The Fed’s rule does prohibit anyone from attempting or causing “the value assigned to the consumer’s principal dwelling to be based on a factor other than the independent judgment” of the person doing the appraisal. All the language sounds really good. But if appraisal independence wasn’t enforced the last time around, why should we believe it will be enforced this time? Some skepticism is warranted given that when Cuomo was proposing his law, the federal regulators wrote a letter in which they claimed that, with changes they were considering making to prohibit mortgage brokers or creditors from coercing the appraiser, “issues regarding appraiser independence and protection from coercion are already adequately addressed …”

There are more details to come, like the role of federal regulators in overseeing state enforcement efforts.

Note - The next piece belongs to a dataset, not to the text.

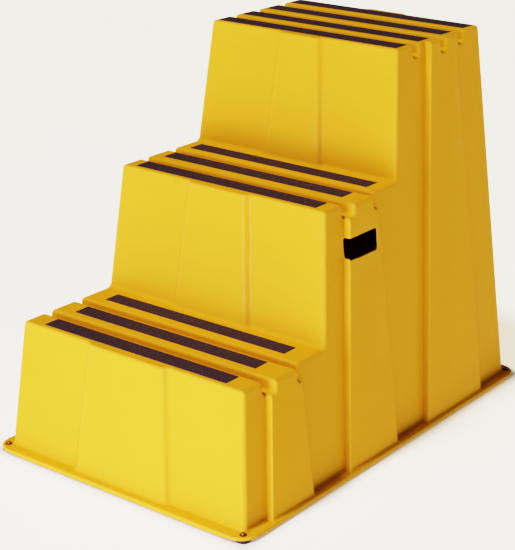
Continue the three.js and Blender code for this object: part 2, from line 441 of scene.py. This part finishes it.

If lenders and appraisers could anticipate certain punishment for bad appraisals, that would be the most effective deterrent of all. “We’ll see what kind of stomach they have,” says one appraiser about the federal regulations to come. “[They] have kowtowed to the big banks before. I am hopeful, but I’m not optimistic.”

If it’s so hard to get something as seemingly small and straightforward as appraisals right, you have to wonder whether the larger problems addressed by Dodd-Frank will ever get fixed.